Johan Cruyff, the man who breathed life into football and made the game what it is, has, as you probably have heard by now, passed away last Saturday, March 24th. His contribution and effect on the game has generated so many adjectives and adverbs since his departure from the world of us mere mortals that the words themselves have lost their meanings in sufficiently comprehending the man’s greatness.
Therefore, it might well be that we need to take an outsider’s perspective into his life to fully understand the way he changed football forever. Cruyff first began his playing career in the youth development program of Ajax, the club which was basically as close to his home as a sock is to our skin. Ajax soon began to take notice of the new wonder kid, who did things with the ball that nobody ever thought of before, and in a good sense. Not like scooping up the ball with the underneath of your shirt and sticking it against your stomach and running with it. Though that’s totally cool.
To extend our understanding of the sort of connection that Cruyff had with his boyhood club, we must take into account that his father worked there as an employee, and when he died two years after Cruyff joined the youth division at the club at the age of 10, his mother also started working for Ajax. This club was essentially Cruyff’s ‘second home’.
Unlike many of his comrades, Cruyff was not the shy-away kid. He was the vocal leader on and off the pitch from a young age. Many of his fellow teammates down the years have acclaimed his natural ability to lead, and combined with his tactical ingenuity, it was the perfect recipe for destruction comparable to the effect of a nuclear bomb, capable of destroying anyone to smithereens upon correct execution of the process. The way the U.S. is handling its bombs though, makes this analogy a complete joke.
Cruyff made his senior team debut at the age of 17 in 1964. Ajax was a team on the rise to attain European glory then, lead by the revolutionary footballing preacher Rinus Michels’ ideas of “Total Football”. His abilities proved to be a perfect match for Michels’ plan as Cruyff could essentially rotate and switch with others from his nominal position as a centre-forward. His intelligence and speed were the two traits that stood out the most in his game. Thriving wherever he was positioned, he led Ajax to six Eredivisie titles between 1966 and ’74, as well as two European Cups, aka the Champions League.
His meteoric rise saw him named the Ballon d’Or winner and became the first ever Dutch player to embody this honor. In the immediate aftermath, Cruyff was transferred to Barcelona the following season for a record $2 million at the time. He did not take long to impress his new fans.

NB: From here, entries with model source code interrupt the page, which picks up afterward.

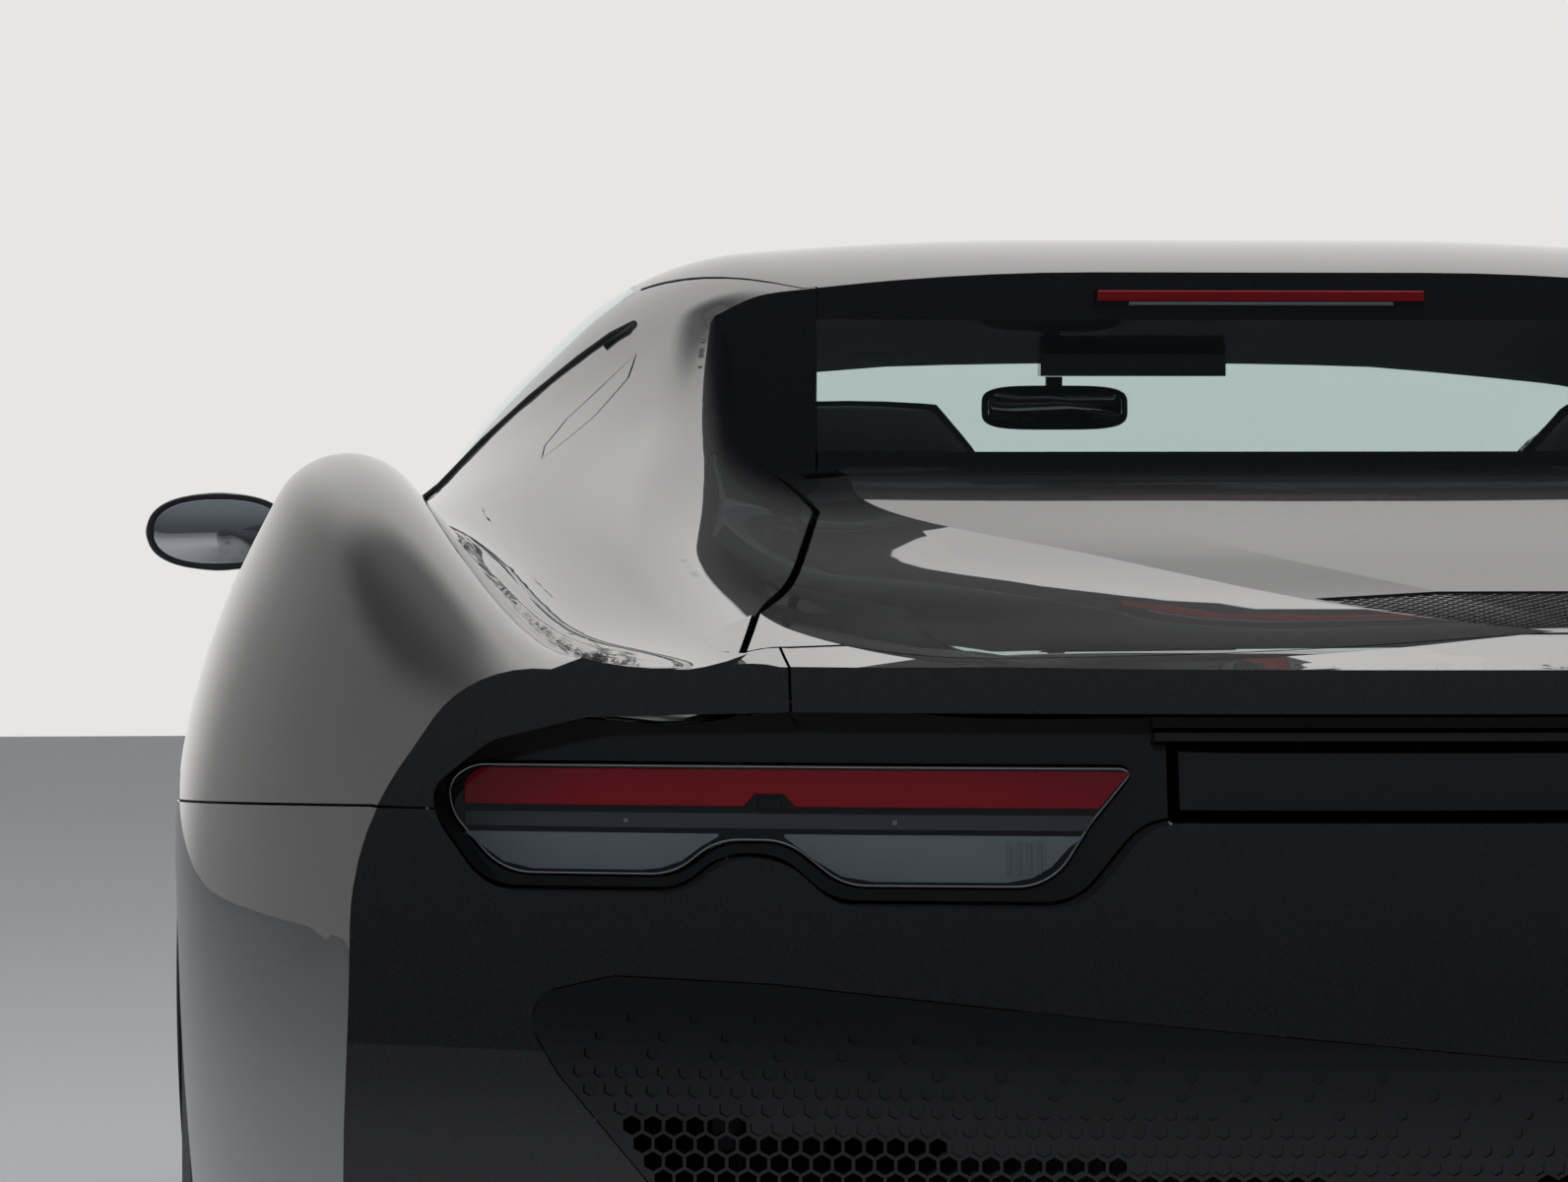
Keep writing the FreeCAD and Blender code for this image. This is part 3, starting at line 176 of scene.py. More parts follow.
# Each wheel is a forged rim with five double spokes in dark satin, bolted with its brake disc to the hub.
# The disc behind the spokes has the same dark finish.
SIDES = (("left", -1), ("right", 1))
WHEELS = {  # columns: half track, axle y, axle z, half tread width, outer radius
    "front": (0.8325, 1.2425, 0.340, 0.1225, 0.340),
    "rear": (0.816, -1.3575, 0.361, 0.1525, 0.361),
}
BOLTS, BOLT_RING, BOLT_RADIUS, HUB_RADIUS = 5, 0.048, 0.0115, 0.032
BOLT_FACE = 0.0605  # from the tyre's outer side in to the face that the bolts sit on
FORGED = {"Base Color": (0.055, 0.055, 0.06, 1), "Metallic": 0.85, "Roughness": 0.3, "Coat Weight": 0.4,
          "Coat Roughness": 0.08}
bolt_steel = coated("bolt_steel", (0.35, 0.35, 0.36), 0.28, metallic=1.0)


def put_in_scene(name, data, material=None):
    """An object of a mesh, a lamp or a camera."""
    made = bpy.data.objects.new(name, data)
    bpy.context.scene.collection.objects.link(made)
    if material:
        data.materials.append(material)
    return made


def mesh_of(name, vertices, faces, material):
    mesh = bpy.data.meshes.new(name)
    mesh.from_pydata([tuple(v) for v in vertices], [], faces)
    return put_in_scene(name, mesh, material)


def add_piece(name, vertices, faces, material, body, smooth=True):
    """A mesh in the car's frame that rides on a body."""
    piece = mesh_of(name, vertices, faces, material)
    if smooth:
        piece.data.shade_smooth()
    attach(piece, body)
    return piece


def lattice(rows, around, loop=False, ring=True):
    """Faces between rows of vertices; the last row meets the first in a loop, as a row's ends do in a ring."""
    return [(i * around + k, i * around + (k + 1) % around,
             (i + 1) % rows * around + (k + 1) % around, (i + 1) % rows * around + k)
            for i in range(rows if loop else rows - 1) for k in range(around if ring else around - 1)]


def caps(rows, around):
    """Faces that close the first and the last ring of a lattice."""
    return [tuple(range(around))[::-1], tuple(range((rows - 1) * around, rows * around))]


def add_to(store, part, move=(0, 0, 0), sign=1):
    """Adds a small mesh to a store of vertices and faces, moved, and mirrored where the sign is -1."""
    vertices, faces = store
    base = len(vertices)
    vertices += [(sign * (x + move[0]), y + move[1], z + move[2]) for x, y, z in part[0]]
    faces += [tuple(base + i for i in face[::sign]) for face in part[1]]


def drum(centre, radius, end, sides, chamfer):
    """Vertices and faces of a cylinder along X with a chamfered outer end."""
    rings = [(0.0, radius), (end - chamfer, radius), (end, radius - chamfer)]
    vertices = [(centre[0] + x, centre[1] + r * math.cos(a), centre[2] + r * math.sin(a))
                for x, r in rings for a in (2 * math.pi * i / sides for i in range(sides))]
    return vertices, lattice(len(rings), sides) + caps(len(rings), sides)[1:]


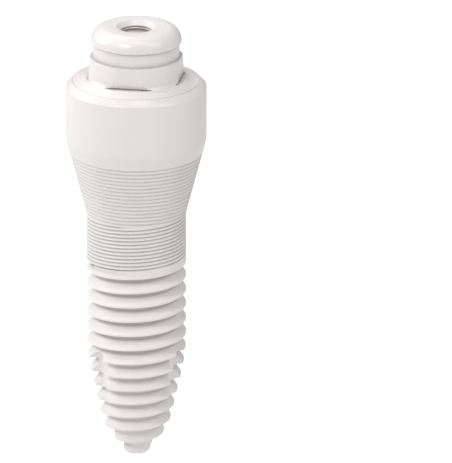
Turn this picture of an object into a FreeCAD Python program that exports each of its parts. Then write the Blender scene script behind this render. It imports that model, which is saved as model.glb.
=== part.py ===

Most impressive was his performance against archrivals Real Madrid, which Barcelona won by a ridiculous margin of 5 goals to nil. It was the statement game that year, as Barça comfortably won the league title, and Cruyff was named the Ballon d’Or winner once again. And again the following year.
Apart from club football, Cruyff did not play for the Netherlands as often as you would think, for various reasons. His only major appearance for the Netherlands was in the ’74 World Cup, in which they went all the way to the final as favorites to win the entire tournament, but then lost to West German by 2 goals to 1, arguably for being too overconfident about themselves.
Did you know? Leicester was very close to signing Cruyff when he was 33 years of age.
Cruyff’s coaching career was an epitome of his playing career, as despite lacking formal coaching qualifications, he managed Ajax and led them to two Dutch Cups, as well as the UEFA Cup Winners’ Cup in 3 years.
Following in the footsteps of himself as a player, he then moved to Barcelona once more to manage the senior team in 1988. This resulted in arguably the most successful 5 year stretch ever in club football’s history. Cruyff’s ‘Dream Team’ won 4 La Liga titles, 3 Super Cups, 1 European Cup, and a Copa del Rey.
His managerial era laid the field for how Barcelona played during the next decade and continue to play to this day. How he managed to engineer his ideas and execute them with such precision whether it be as a player or as a manager, we will probably never understand, for if he wanted us to understand it, he would’ve “explained it better”.